# STATED EXERCISE
Every line in the listing below from the one with "Keep writing the" through the one with "SENSOR_WIDTH = 36" is to be reproduced exactly, both ends included; leave out the rest.

# STORED ROWS

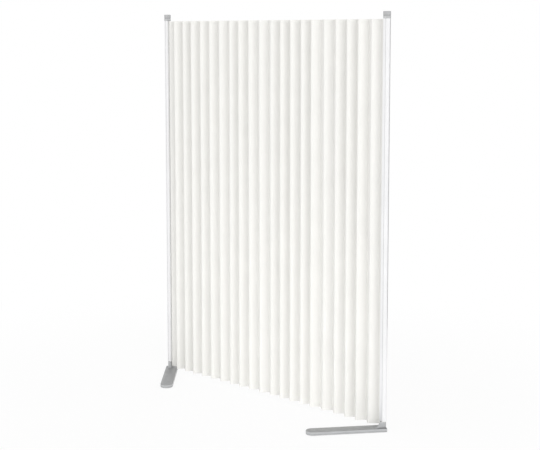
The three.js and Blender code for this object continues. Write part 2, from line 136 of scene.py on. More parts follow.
class PostSettings(bpy.types.PropertyGroup):
    colour: FloatVectorProperty(
        name="Post colour", description="Colour of the anodised posts", subtype="COLOR", size=3, min=0, max=1,
        default=(0.86, 0.862, 0.87))
    cap_colour: FloatVectorProperty(
        name="Cap colour", description="Colour of the moulded caps", subtype="COLOR", size=3, min=0, max=1,
        default=(0.42, 0.425, 0.43))
    jaw_corner: FloatProperty(
        name="Jaw corner", description="Corner radius of the jaws", default=0.002, unit="LENGTH")
    lip: FloatProperty(
        name="Lip radius", description="Rounding where the cloth leaves the jaws", default=0.0005, unit="LENGTH")
    bore: FloatProperty(
        name="Bore radius", description="Radius of the hollow inside the post", default=0.0096, unit="LENGTH")
    channel: FloatProperty(
        name="Channel radius", description="Radius of the channel that holds the welt", default=0.0018, unit="LENGTH")
    channel_place: FloatProperty(
        name="Channel place", description="Distance from the post's axis to the channel",
        default=0.0127, unit="LENGTH")
    slot: FloatProperty(
        name="Slot width", description="Width of the gap between the jaws", default=0.002, unit="LENGTH")
    outer_wall: FloatProperty(
        name="Outer wall", description="Thickness of the post's outer walls", default=0.0015, unit="LENGTH")
    inner_wall: FloatProperty(
        name="Inner wall", description="Thickness of the walls between the post's hollows",
        default=0.0014, unit="LENGTH")
    groove_place: FloatProperty(
        name="Groove place", description="Distance from the post's axis to its side grooves",
        default=0.0016, unit="LENGTH")
    groove_width: FloatProperty(
        name="Groove width", description="Width of the side grooves", default=0.0024, unit="LENGTH")
    groove_depth: FloatProperty(
        name="Groove depth", description="Depth of the side grooves", default=0.0009, unit="LENGTH")
    cap_overhang: FloatProperty(
        name="Cap overhang", description="How far a cap stands out past the post", default=0.0006, unit="LENGTH")
    cap_collar: FloatProperty(
        name="Cap collar", description="Height of a cap's lower band", default=0.012, unit="LENGTH")
    cap_groove: FloatProperty(
        name="Cap groove", description="Height of the groove between a cap's bands", default=0.0016, unit="LENGTH")
    cap_groove_depth: FloatProperty(
        name="Cap groove depth", description="Depth of the groove between a cap's bands",
        default=0.0012, unit="LENGTH")
    cap_edge: FloatProperty(
        name="Cap edge", description="Rounding of a cap's top edge", default=0.0018, unit="LENGTH")


class FootSettings(bpy.types.PropertyGroup):
    colour: FloatVectorProperty(
        name="Foot colour", description="Colour of the moulded foot covers", subtype="COLOR", size=3, min=0, max=1,
        default=(0.305, 0.31, 0.315))
    steel_colour: FloatVectorProperty(
        name="Steel colour", description="Colour of the coated foot plates and their fittings", subtype="COLOR", size=3,
        min=0, max=1, default=(0.46, 0.465, 0.47))
    reach: FloatProperty(
        name="Foot reach", description="Distance from the swivel axis to the foot's tip", default=0.34, unit="LENGTH")
    width: FloatProperty(
        name="Foot width", description="Width of a foot", default=0.06, unit="LENGTH")
    side_offset: FloatProperty(
        name="Side offset", description="How far a foot's centre line passes the swivel axis",
        default=0.01, unit="LENGTH")
    heel: FloatProperty(
        name="Heel reach", description="Distance from the swivel axis to the heel", default=0.012, unit="LENGTH")
    heel_corner: FloatProperty(
        name="Heel corner", description="Corner radius of the heel", default=0.005, unit="LENGTH")
    cover_height: FloatProperty(
        name="Cover height", description="Height of the moulded cover", default=0.0101, unit="LENGTH")
    cover_edge: FloatProperty(
        name="Cover edge", description="Rounding of the cover's top edge", default=0.0018, unit="LENGTH")
    seam_edge: FloatProperty(
        name="Seam edge", description="Rounding along the seam between cover and plate",
        default=0.0005, unit="LENGTH")
    plate_inset: FloatProperty(
        name="Plate inset", description="How far the plate stays inside the cover", default=0.0006, unit="LENGTH")
    neck: FloatProperty(
        name="Neck radius", description="Radius of the neck below the post", default=0.01, unit="LENGTH")
    neck_bore: FloatProperty(
        name="Neck bore", description="Radius of the hole that the stem passes", default=0.0073, unit="LENGTH")
    ramp_reach: FloatProperty(
        name="Ramp reach", description="Distance from the swivel axis to the ramp's low end",
        default=0.048, unit="LENGTH")
    ramp_top_reach: FloatProperty(
        name="Ramp top reach", description="Distance from the swivel axis to the ramp's top end",
        default=0.016, unit="LENGTH")
    ramp_sweep: FloatProperty(
        name="Ramp sweep", description="Share of the way out over which the ramp stays low", default=0.3)
    ramp_drop: FloatProperty(
        name="Ramp drop", description="How far the ramp stays below the neck's top", default=0.0008, unit="LENGTH")
    ramp_end: FloatProperty(
        name="Ramp end radius", description="Radius of the ramp's narrow end", default=0.0088, unit="LENGTH")
    fillet: FloatProperty(
        name="Fillet", description="Rounding where the neck and ramp meet the foot", default=0.0014, unit="LENGTH")


class StageSettings(bpy.types.PropertyGroup):
    floor_colour: FloatVectorProperty(
        name="Floor colour", description="Colour of the studio floor", subtype="COLOR", size=3, min=0, max=1,
        default=(0.92, 0.92, 0.92))
    floor_size: FloatProperty(
        name="Floor size", description="Side of the square floor", default=60, unit="LENGTH")
    ambient: FloatProperty(
        name="Ambient level", description="Brightness of the studio's even light", default=0.738)
    key_power: FloatProperty(
        name="Key power", description="Power of the large lamp to the camera's right", default=215, unit="POWER")
    fill_power: FloatProperty(
        name="Fill power", description="Power of the large lamp to the camera's left", default=48, unit="POWER")
    back_power: FloatProperty(
        name="Back power", description="Power of the large lamp behind the screen", default=80, unit="POWER")
    low_power: FloatProperty(
        name="Low power", description="Power of the small lamp near the floor", default=0.7, unit="POWER")
    card_size: FloatProperty(
        name="Card size", description="Side of the dark card that the posts mirror", default=3.0, unit="LENGTH")
    camera_place: FloatVectorProperty(
        name="Camera place", description="Where the camera stands", subtype="XYZ", size=3,
        default=(4.6272, -3.998, 1.7038))
    camera_yaw: FloatProperty(
        name="Camera turn", description="Turn of the camera to the left of +Y", default=0.7721, subtype="ANGLE")
    camera_tilt: FloatProperty(
        name="Camera tilt", description="Downward tilt of the camera", default=0.1115, subtype="ANGLE")
    camera_lens: FloatProperty(
        name="Focal length", description="Focal length on a 36 mm wide sensor, in millimetres", default=81.39)


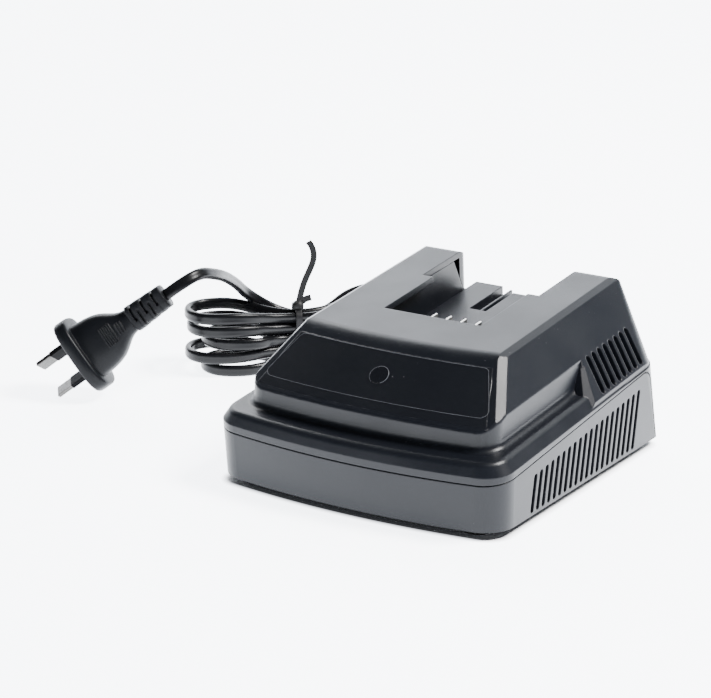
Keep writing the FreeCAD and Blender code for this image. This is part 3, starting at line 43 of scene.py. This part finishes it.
# Camera, solved from the photograph's edges: angles in degrees, lengths in millimetres

CAMERA_AZIMUTH = 31.836
CAMERA_ELEVATION = 17.804
CAMERA_ROLL = 0.323
CAMERA_DISTANCE = 1103.55
CAMERA_RIGHT = -1.081
CAMERA_UP = 58.997
CAMERA_LENS = 144.21
SENSOR_WIDTH = 36


def photo_camera():
    """Camera at the photograph's place, looking along its axis."""
    azimuth, elevation = math.radians(CAMERA_AZIMUTH), math.radians(CAMERA_ELEVATION)
    roll = math.radians(CAMERA_ROLL)
    away = Vector((math.sin(azimuth) * math.cos(elevation), -math.cos(azimuth) * math.cos(elevation),
                   math.sin(elevation)))
    level = Vector((math.cos(azimuth), math.sin(azimuth), 0))
    above = away.cross(level)
    right = level * math.cos(roll) + above * math.sin(roll)
    up = above * math.cos(roll) - level * math.sin(roll)
    target = Vector((0, 9.867 + FRONT_Y, 0.0737 + FOOT_HEIGHT))
    place = (right * CAMERA_RIGHT + up * CAMERA_UP + away * CAMERA_DISTANCE + target) * MM
    data = bpy.data.cameras.new("camera")
    data.sensor_width = SENSOR_WIDTH
    data.lens = CAMERA_LENS
    data.dof.use_dof = False
    data.clip_start = 0.05
    data.clip_end = 60
    camera = bpy.data.objects.new("camera", data)
    turn = Matrix((right, up, away)).transposed().to_4x4()
    camera.matrix_world = Matrix.Translation(place) @ turn
    bpy.context.scene.collection.objects.link(camera)
    bpy.context.scene.camera = camera


# Materials

EDGE_RADIUS = 0.0006        # how far sharp edges are softened in the shading, in metres
GRAIN_DEPTH = 0.00008
METAL_GRAIN_DEPTH = 0.00005
PLAIN_SHINE = 0.20          # strength of the mirror-like reflection, where a material names no other
SHEEN_SCALE = 38.0          # patches per metre in which the roughness wanders
SPECK_SCALE = 330.0
SPECK_COLOR = (0.42, 0.43, 0.45)
STREAK_SCALE = 420.0


def shader(name, color, roughness, metallic=0.0):
    """New node material with a principled shader; returns material, nodes, links and shader."""
    material = bpy.data.materials.new(name)
    material.use_nodes = True
    nodes = material.node_tree.nodes
    main = nodes["Principled BSDF"]
    main.inputs["Base Color"].default_value = (*color, 1)
    main.inputs["Roughness"].default_value = roughness
    main.inputs["Metallic"].default_value = metallic
    main.inputs["Specular IOR Level"].default_value = PLAIN_SHINE
    return material, nodes, material.node_tree.links, main


def place_node(nodes, links, target):
    """Feeds the object's own coordinates to a texture."""
    place = nodes.new("ShaderNodeTexCoord")
    links.new(place.outputs["Object"], target)


def noise(nodes, links, scale, detail=3.0):
    """Noise in the object's own space."""
    texture = nodes.new("ShaderNodeTexNoise")
    texture.inputs["Scale"].default_value = scale
    texture.inputs["Detail"].default_value = detail
    place_node(nodes, links, texture.inputs["Vector"])
    return texture


def ramp(nodes, links, source, low, high, start, end):
    """Maps a value between two limits to a new range."""
    span = nodes.new("ShaderNodeMapRange")
    span.inputs["From Min"].default_value = low
    span.inputs["From Max"].default_value = high
    span.inputs["To Min"].default_value = start
    span.inputs["To Max"].default_value = end
    links.new(source, span.inputs["Value"])
    return span.outputs["Result"]


def grain(nodes, links, main, scale, strength, distance, soft_edges=True):
    """Fine texture as a bump, with sharp edges softened unless told otherwise."""
    texture = noise(nodes, links, scale, 2.0)
    bump = nodes.new("ShaderNodeBump")
    bump.inputs["Strength"].default_value = strength
    bump.inputs["Distance"].default_value = distance
    links.new(texture.outputs["Fac"], bump.inputs["Height"])
    if soft_edges:
        edge = nodes.new("ShaderNodeBevel")
        edge.samples = 4
        edge.inputs["Radius"].default_value = EDGE_RADIUS
        links.new(edge.outputs["Normal"], bump.inputs["Normal"])
    links.new(bump.outputs["Normal"], main.inputs["Normal"])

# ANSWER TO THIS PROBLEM
Keep writing the FreeCAD and Blender code for this image. This is part 3, starting at line 43 of scene.py. This part finishes it.
# Camera, solved from the photograph's edges: angles in degrees, lengths in millimetres

CAMERA_AZIMUTH = 31.836
CAMERA_ELEVATION = 17.804
CAMERA_ROLL = 0.323
CAMERA_DISTANCE = 1103.55
CAMERA_RIGHT = -1.081
CAMERA_UP = 58.997
CAMERA_LENS = 144.21
SENSOR_WIDTH = 36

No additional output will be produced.